Goal
Everything in the listing below from the line containing "---------- crank grip" through the line containing "before = set(bpy.data.objects)" should be repeated exactly; leave out every other line.

Recorded information
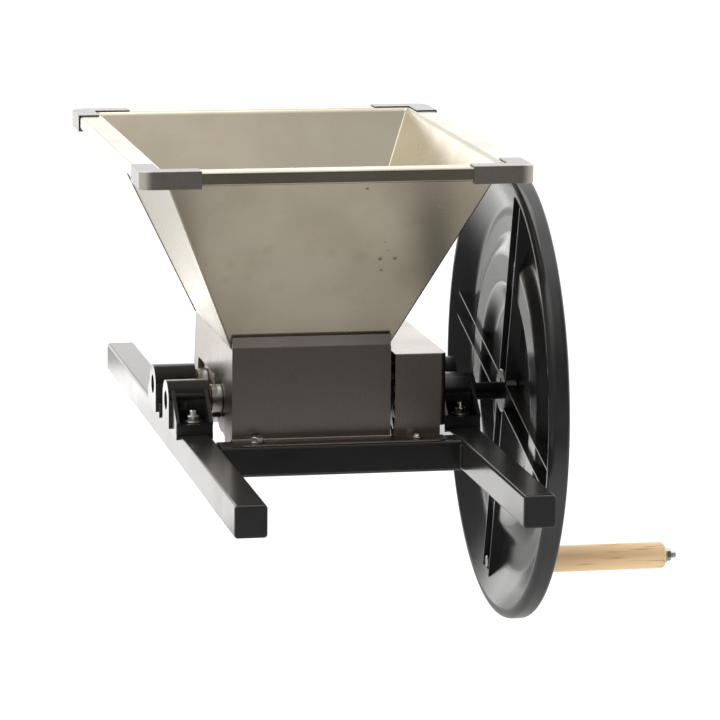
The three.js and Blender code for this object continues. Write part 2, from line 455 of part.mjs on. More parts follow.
// ---------- flywheel, key, retaining bolt ----------
const wheel = new THREE.Group();
wheel.position.set(0, -AXIS_Y, AXIS_Z);
scratter.add(wheel);
const EDGE = WHEEL_EDGE_X, BACK = WHEEL_BACK_X;
{
  const R = WHEEL_R;
  // hub, sunk middle, raised ring, outer floor, rising wall, rounded lip; then the back
  const dish = latheX([
    [368.5, 10.4], [368.5, 24.5], [369.8, 26], [382.3, 28], [382.3, 99], [380, 107], [375, 120], [372.5, 129], [372.5, 157], [375, 165], [380, 178], [382.5, 186],
    [382.5, 206], [380.8, 215], [363.4, 251.6], [EDGE, 254.8], [EDGE, 257.2], [363.6, 260.6], [366.6, 263.3], [370.8, R],
    [BACK - 5, R], [BACK - 1.5, R - 1.5], [BACK, R - 5], [BACK, 183], [375.8, 155.5], [375.8, 130.5], [BACK, 102.5],
    [BACK, 29], [HUB_END_X - 1, 27], [HUB_END_X - 1, 10.4], [368.5, 10.4],
  ], 56);
  const turn = (g, deg) => g.rotateX((deg * Math.PI) / 180);
  const ribs = [];
  const ribSide = [[368.5, 20], [383.9, 20], [383.9, 99.5], [374.2, 129], [374.2, 157], [383.9, 186.5], [383.9, 213], [373.5, 240], [368.5, 240]];
  for (let k = 0; k < 4; k++) {
    for (const s of [-1, 1]) ribs.push(turn(alongZ(ribSide, s * 15 - 1.5, s * 15 + 1.5), WHEEL_TURN + 90 * k));
  }
  const gripDeg = WHEEL_TURN - 90;
  const boss = turn(alongX(circle(GRIP_R, 0, 12, 16), 374.3, 384), gripDeg);
  const hole = turn(alongX(circle(GRIP_R, 0, 4.4, 12), 360, 400), gripDeg);
  const pocket = turn(alongX(circle(GRIP_R, 0, 9.6, 16), 355, 374.3), gripDeg);
  const keyway = box(KEY_X0 - 10, KEY_X1 + 10, -KEY_W / 2 - GAP, KEY_W / 2 + GAP, 8, 13.4);
  put(wheel, "flywheel", cut(join(dish, ...ribs, boss), hole, pocket, keyway), M.nylon());
  put(wheel, "flywheel_key", toSolid(box(KEY_X0 + GAP, KEY_X1 - GAP, -KEY_W / 2 + GAP, KEY_W / 2 - GAP, 6.8, 12.9)), M.zinc());
  put(wheel, "flywheel_washer", toSolid(alongX(circle(0, 0, 16, 20), HUB_END_X - 0.7, HUB_END_X + 1.8, [circle(0, 0, 4.4, 12)])), M.zinc());
  put(wheel, "flywheel_bolt", join(alongX(circle(0, 0, 4, 12), HUB_END_X - 25, HUB_END_X + 3), alongX(hexPts(0, 0, 13), HUB_END_X + 2.1, HUB_END_X + 7.4)), M.zinc());
}

// ---------- crank grip on its spindle ----------
{
  const a = ((WHEEL_TURN - 90) * Math.PI) / 180;
  const crank = new THREE.Group();
  crank.position.set(0, GRIP_R * Math.cos(a), GRIP_R * Math.sin(a));
  wheel.add(crank);
  put(crank, "grip_spindle", join(alongX(hexPts(0, 0, 13, 0.4), 368.6, 374), latheX([[373.5, 0], [373.5, 4], [599, 4], [600.5, 2.6], [600.5, 0]], 12)), M.zinc());
  const G0 = GRIP_X0, G1 = GRIP_X1, gr = 15.85;
  put(crank, "grip", toSolid(latheX([[G0, 4.6], [G0, gr - 1.5], [G0 + 1.5, gr], [G1 - 5, gr], [G1 - 2, gr - 1.2], [G1 - 0.5, gr - 3.5], [G1, gr - 5.5], [G1, 4.6], [G0, 4.6]], 24)), M.wood());
  put(crank, "grip_washer", toSolid(alongX(circle(0, 0, 9.5, 16), G1 + 0.4, G1 + 1.9, [circle(0, 0, 4.4, 12)])), M.zinc());
  put(crank, "grip_nut", toSolid(alongX(hexPts(0, 0, 13, 0.2), G1 + 2.2, G1 + 7.6, [circle(0, 0, 4.4, 12)])), M.zinc());
}

export default scratter;
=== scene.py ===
import math

import bmesh
import bpy
from mathutils import Matrix, Vector, noise


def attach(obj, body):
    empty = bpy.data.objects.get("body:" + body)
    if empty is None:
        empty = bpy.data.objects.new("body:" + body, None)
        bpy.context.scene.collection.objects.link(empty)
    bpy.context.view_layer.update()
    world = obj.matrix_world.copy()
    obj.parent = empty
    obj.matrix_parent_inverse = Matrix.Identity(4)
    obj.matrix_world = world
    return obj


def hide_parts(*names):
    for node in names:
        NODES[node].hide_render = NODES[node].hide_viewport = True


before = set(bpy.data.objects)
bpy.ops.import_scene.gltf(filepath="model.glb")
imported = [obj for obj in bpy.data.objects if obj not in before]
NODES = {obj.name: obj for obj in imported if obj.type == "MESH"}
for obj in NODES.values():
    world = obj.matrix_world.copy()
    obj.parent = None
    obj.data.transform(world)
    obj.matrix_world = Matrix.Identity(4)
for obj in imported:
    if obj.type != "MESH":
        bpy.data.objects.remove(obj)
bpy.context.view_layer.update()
scene = bpy.context.scene
S = 0.001                      # the shapes below are written in millimetres

# ---------------------------------------------------------------- driving dimensions
RAIL, PITCH, RAIL_LEN = 35.0, 310.0, 960.0
AXIS_Y, AXIS_Z, SHAFT_R = 50.0, 64.5, 10.0
CROSS_Y = 168.0
BLOCK_X, BLOCK_R, FOOT_Y, HEEL_Y, FOOT_X, FOOT_TOP = 24.2, 23.0, 60.5, 30.0, 21.0, 47.0
STUD_Y = 45.5
T = 1.5                        # sheet thickness
BOX_X0, BOX_X1, BOX_FRONT = 34.5, 215.7, -158.5
FLANGE_Z0, FLANGE_Z1, FLANGE_Y0 = 35.3, 36.8, -185.0
SEAM_Z, PANEL_TOP = 140.0, 154.5
RIM = (-90.2, 340.2, -305.9, 255.7)
RIM_Z, RIM_W, RIM_LIP = 361.2, 25.9, 15.0
MOUTH = (34.4, 215.8, -147.7, 97.5)
WHEEL_R, EDGE_X, BACK_X, TURN = 264.5, 362.3, 385.5, 15.5
GRIP_R, GRIP_X0, GRIP_X1 = 226.0, 387.5, 586.5
HUB_END = 389.0
GRIP_A = math.radians(TURN - 90)
GRIP_Y, GRIP_Z = -AXIS_Y + GRIP_R * math.cos(GRIP_A), AXIS_Z + GRIP_R * math.sin(GRIP_A)


# ---------------------------------------------------------------- mesh helpers
def to_mesh(name, verts, faces):
    me = bpy.data.meshes.new(name)
    me.from_pydata([tuple(c * S for c in v) for v in verts], [], faces)
    bm = bmesh.new()
    bm.from_mesh(me)
    bmesh.ops.remove_doubles(bm, verts=bm.verts, dist=1e-7)
    bmesh.ops.dissolve_degenerate(bm, edges=bm.edges, dist=1e-7)
    bmesh.ops.recalc_face_normals(bm, faces=bm.faces)
    bm.to_mesh(me)
    bm.free()
    o = bpy.data.objects.new(name, me)
    scene.collection.objects.link(o)
    return o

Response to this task
// ---------- crank grip on its spindle ----------
{
  const a = ((WHEEL_TURN - 90) * Math.PI) / 180;
  const crank = new THREE.Group();
  crank.position.set(0, GRIP_R * Math.cos(a), GRIP_R * Math.sin(a));
  wheel.add(crank);
  put(crank, "grip_spindle", join(alongX(hexPts(0, 0, 13, 0.4), 368.6, 374), latheX([[373.5, 0], [373.5, 4], [599, 4], [600.5, 2.6], [600.5, 0]], 12)), M.zinc());
  const G0 = GRIP_X0, G1 = GRIP_X1, gr = 15.85;
  put(crank, "grip", toSolid(latheX([[G0, 4.6], [G0, gr - 1.5], [G0 + 1.5, gr], [G1 - 5, gr], [G1 - 2, gr - 1.2], [G1 - 0.5, gr - 3.5], [G1, gr - 5.5], [G1, 4.6], [G0, 4.6]], 24)), M.wood());
  put(crank, "grip_washer", toSolid(alongX(circle(0, 0, 9.5, 16), G1 + 0.4, G1 + 1.9, [circle(0, 0, 4.4, 12)])), M.zinc());
  put(crank, "grip_nut", toSolid(alongX(hexPts(0, 0, 13, 0.2), G1 + 2.2, G1 + 7.6, [circle(0, 0, 4.4, 12)])), M.zinc());
}

export default scratter;
=== scene.py ===
import math

import bmesh
import bpy
from mathutils import Matrix, Vector, noise


def attach(obj, body):
    empty = bpy.data.objects.get("body:" + body)
    if empty is None:
        empty = bpy.data.objects.new("body:" + body, None)
        bpy.context.scene.collection.objects.link(empty)
    bpy.context.view_layer.update()
    world = obj.matrix_world.copy()
    obj.parent = empty
    obj.matrix_parent_inverse = Matrix.Identity(4)
    obj.matrix_world = world
    return obj


def hide_parts(*names):
    for node in names:
        NODES[node].hide_render = NODES[node].hide_viewport = True


before = set(bpy.data.objects)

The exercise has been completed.